Kapur, very emphatically writes about the Indian state,

It is better at building schools and giving bicycles to improve girls’ enrollment than at improving educational outcomes because what happens within the classrooms is affected by caste and gender norms. India’s state is even less effective in improving worrisome sex ratios, declining female labor force participation or generalized societal violence against women all of which are rooted to varying degrees in social norms.”

The essay ends with a set of recommendations that are familiar to those who have engaged with Devesh Kapur’s early writing on public institutions.

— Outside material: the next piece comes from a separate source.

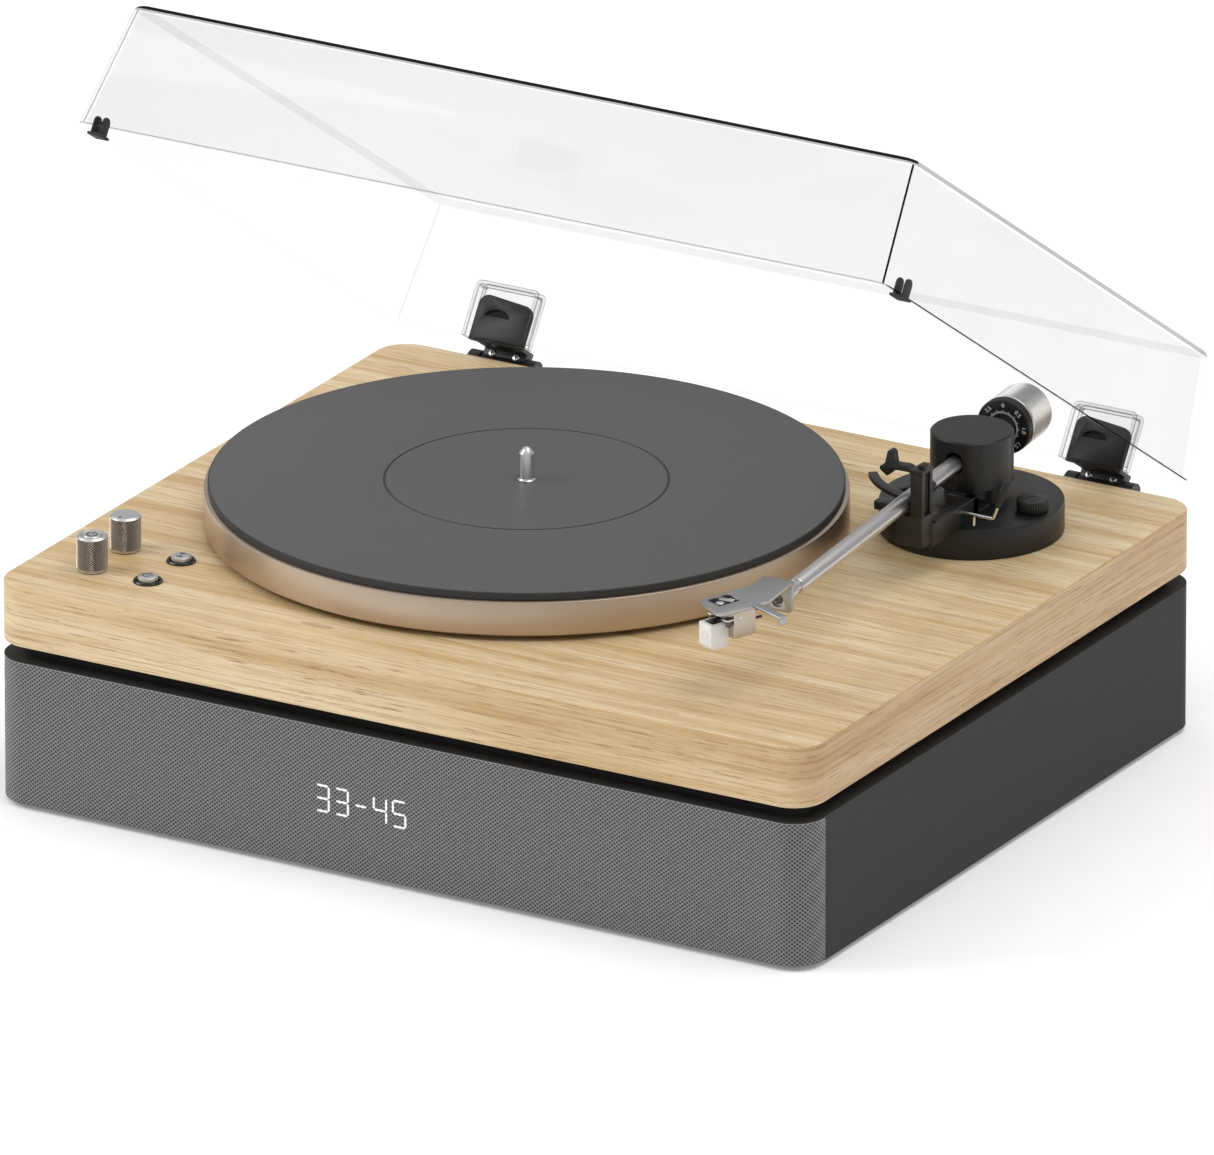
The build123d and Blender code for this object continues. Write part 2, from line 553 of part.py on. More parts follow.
def counterweight():
    """The force dial and the weight, turning on a threaded sleeve behind the pivot."""
    front = WEIGHT_AT
    back = front - DIAL_T - WEIGHT_T
    bore = 3.6 + RUN
    shoulder = front - DIAL_T - GAP
    sleeve = rod_x((back + 2, shoulder), 0, 0, 6.0) + rod_x((shoulder, front - 0.4), 0, 0, 5.0)
    save("weight_sleeve", arm_frame() * (sleeve - rod_x((-99, 0), 0, 0, bore)))
    weight = rod_x((back, shoulder), 0, 0, WEIGHT_R)
    weight = chamfer(weight.edges().group_by(Axis.X)[0], 1.4)
    weight -= rod_x((-99, 0), 0, 0, 6.0 + RUN)
    save("counterweight", arm_frame() * weight)
    dial = rod_x((front - DIAL_T, front), 0, 0, WEIGHT_R)
    dial = chamfer(dial.edges().group_by(Axis.X)[-1], 0.8)
    save("force_dial", arm_frame() * (dial - rod_x((-99, 0), 0, 0, 5.0 + RUN)))


# ---- dust cover and hinges ----------------------------------------------------------------
def shell_block(grow, z, height):
    """A tapered block of the cover: its outer skin, or with a negative grow its hollow."""
    share = (z - COVER_BOTTOM) / COVER_H, (z + height - COVER_BOTTOM) / COVER_H
    faces = []
    for level, part in zip((z, z + height), share):
        half = COVER_W / 2 - DRAFT_SIDE * part + grow
        front = COVER_FRONT + DRAFT_FRONT * part - grow
        back = COVER_BACK - DRAFT_BACK * part + grow
        outline = RectangleRounded(2 * half, back - front, 6.0 + grow)
        faces.append(Pos(0, (front + back) / 2, level) * outline)
    return loft(faces)


def cover():
    skin = shell_block(0.0, COVER_BOTTOM, COVER_H)
    hollow = shell_block(-COVER_T, COVER_BOTTOM - 1, COVER_H - COVER_T + 1)
    shell = skin - hollow
    pockets, tongues, brackets, pins = [], [], [], []
    for x in HINGE_XS:
        wide = (x - 17.2, x + 17.2)
        pocket = box(wide, (COVER_BACK - 3, COVER_BACK + 7), (COVER_BOTTOM, COVER_BOTTOM + 28)) - skin
        pocket -= box((x - 13, x + 13), (COVER_BACK + 1, 200), (0, COVER_BOTTOM + 2.2))
        slot = box((x - 15, x + 15), (COVER_BACK + 1.2, COVER_BACK + 5.2), (0, COVER_BOTTOM + 26))
        pockets.append(pocket - slot)
        tongues.append(tongue(x))
        brackets.append(bracket(x))
        pins.append(rod_x((x - 17, x + 17), HINGE_Y, HINGE_Z, 2.0))
    for pocket in pockets:
        shell += pocket
    save("dust_cover", opened(shell))
    save("hinge_tongues", *[opened(t) for t in tongues])
    save("hinge_brackets", *brackets)
    save("hinge_pins", *pins)

    bumpers = []
    for side in (-1, 1):
        x = side * (COVER_W / 2 - COVER_T / 2 - 0.3)
        pad = box((x - 3.2, x + 3.2), (-158.0, -149.0), (DECK + GAP, COVER_BOTTOM + 7))
        bumpers.append(opened(pad - shell))
    save("cover_bumpers", *bumpers)


def tongue(x):
    """The blade that the cover's pocket slides onto, with its knuckle on the hinge pin."""
    blade_y = (COVER_BACK + 1.5, COVER_BACK + 4.9)
    blade = box((x - 14.8, x + 14.8), blade_y, (COVER_BOTTOM - 0.6, COVER_BOTTOM + 25))
    knee = box((x - 11.5, x + 11.5), (blade_y[0], HINGE_Y + 4), (COVER_BOTTOM - 0.6, COVER_BOTTOM + 1.6))
    drop = box((x - 11.5, x + 11.5), (HINGE_Y - 3, HINGE_Y + 4), (HINGE_Z, COVER_BOTTOM + 1.6))
    knuckle = rod_x((x - 11.5, x + 11.5), HINGE_Y, HINGE_Z, 4.4)
    whole = blade + knee + drop + knuckle
    return whole - rod_x((x - 20, x + 20), HINGE_Y, HINGE_Z, 2.0 + RUN)


def bracket(x):
    """The hinge's fixed half, screwed to the plinth's back, with an ear at each end."""
    back = DEPTH / 2
    plate = box((x - 18, x + 18), (back, back + 2), (84, DECK - 1.2))
    whole = plate
    for side in (-1, 1):
        ends = sorted((x + side * 12.0, x + side * 18.0))
        whole += box(ends, (back, HINGE_Y + 2), (92, HINGE_Z + 4)) + rod_x(ends, HINGE_Y, HINGE_Z, 5.2)
    return whole - rod_x((x - 17, x + 17), HINGE_Y, HINGE_Z, 2.0)


os.makedirs("parts", exist_ok=True)
cabinet()
plinth()
controls()
drive()
tonearm_base()
tonearm()
cover()
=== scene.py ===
"""Looks of the record player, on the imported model's frame. Materials, lights and the camera are
in metres, and the shapes in millimetres until piece() scales them."""

import json
from math import copysign, cos, pi, radians, sin, tan

import bmesh
import bpy
from mathutils import Matrix, Vector


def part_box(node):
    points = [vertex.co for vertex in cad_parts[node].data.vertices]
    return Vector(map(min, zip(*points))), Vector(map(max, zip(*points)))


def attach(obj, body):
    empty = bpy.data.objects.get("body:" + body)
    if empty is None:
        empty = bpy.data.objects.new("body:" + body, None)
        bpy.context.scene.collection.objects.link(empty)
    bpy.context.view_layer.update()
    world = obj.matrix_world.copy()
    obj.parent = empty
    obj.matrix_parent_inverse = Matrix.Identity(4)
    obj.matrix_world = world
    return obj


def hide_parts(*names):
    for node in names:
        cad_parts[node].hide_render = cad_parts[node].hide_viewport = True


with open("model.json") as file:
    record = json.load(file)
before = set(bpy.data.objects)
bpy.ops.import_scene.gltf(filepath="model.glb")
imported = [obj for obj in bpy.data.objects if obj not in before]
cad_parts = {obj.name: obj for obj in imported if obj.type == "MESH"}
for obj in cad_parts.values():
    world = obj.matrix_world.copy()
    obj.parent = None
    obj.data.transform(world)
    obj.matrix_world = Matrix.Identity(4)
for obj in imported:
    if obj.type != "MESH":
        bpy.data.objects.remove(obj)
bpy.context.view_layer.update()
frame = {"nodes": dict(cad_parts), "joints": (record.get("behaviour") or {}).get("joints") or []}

MM = 0.001
JOINTS = {joint["name"]: joint for joint in frame["joints"]}


# ---- places, most of them read from the frame ----
def rotation(degrees, axis="Z"):
    return Matrix.Rotation(radians(degrees), 4, axis)


def arm_matrix():
    """The parked arm's own frame: x along the arm, y outward, z up, from the pivot."""
    along = -Vector(JOINTS["counterweight_travel"]["axis"])
    side = -Vector(JOINTS["arm_lift"]["axis"])
    up = along.cross(side)
    turn = Matrix((along, side, up)).transposed().to_4x4()
    return Matrix.Translation(JOINTS["arm_lift"]["pos_m"]) @ turn @ TO_METRES


def cover_matrix():
    """Carries the closed cover, in millimetres, to where it stands open."""
    hinge = Matrix.Translation(JOINTS["cover_hinge"]["pos_m"])
    opening = rotation(JOINTS["cover_hinge"]["range_deg"][0], "X")
    return hinge @ opening @ hinge.inverted() @ TO_METRES


TO_METRES = Matrix.Scale(MM, 4)
HEADSHELL_TURN = -26
ARM = arm_matrix()
FRAMES = {"tonearm": ARM, "counterweight": ARM, "force_dial": ARM, "cover": cover_matrix()}
CARTRIDGE = ARM @ Matrix.Translation((252, -13.5, 0)) @ rotation(HEADSHELL_TURN)
PIVOT = Vector(JOINTS["arm_lift"]["pos_m"]) / MM
HINGE = Vector(JOINTS["cover_hinge"]["pos_m"]) / MM
LOW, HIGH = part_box("wood_plinth")
DECK = HIGH.z / MM
WIDTH, DEPTH = (HIGH.x - LOW.x) / MM, (HIGH.y - LOW.y) / MM
CORNER_R = 16
DISC_TOP = 125
STRIP_WIDTH = 61 * MM
THREAD_PITCH = 1.75 * MM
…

The capacity of the frontline implementation institutions needs to be enhanced in order to bridge the last mile delivery gap in provisioning of basic services. The Indian state has done a reasonably good job in converting inputs into outputs. It has to invest in building capacity of its institutions to covert those outputs into outcomes (building toilets should lead to usage of toilets, hence improving sanitation and health outcomes).

Kapur concludes,

While technology has sharply reduced the transaction costs of obtaining services, it does not by itself get water into a house or sewerage out of it or treat it before discharge. For all of these India will need a more effective state, one that is better resourced especially at the local level and whose accountability is more ‘downward’ directed towards citizens, rather than ‘upward’ directed towards the state level bureaucracy and politicians.”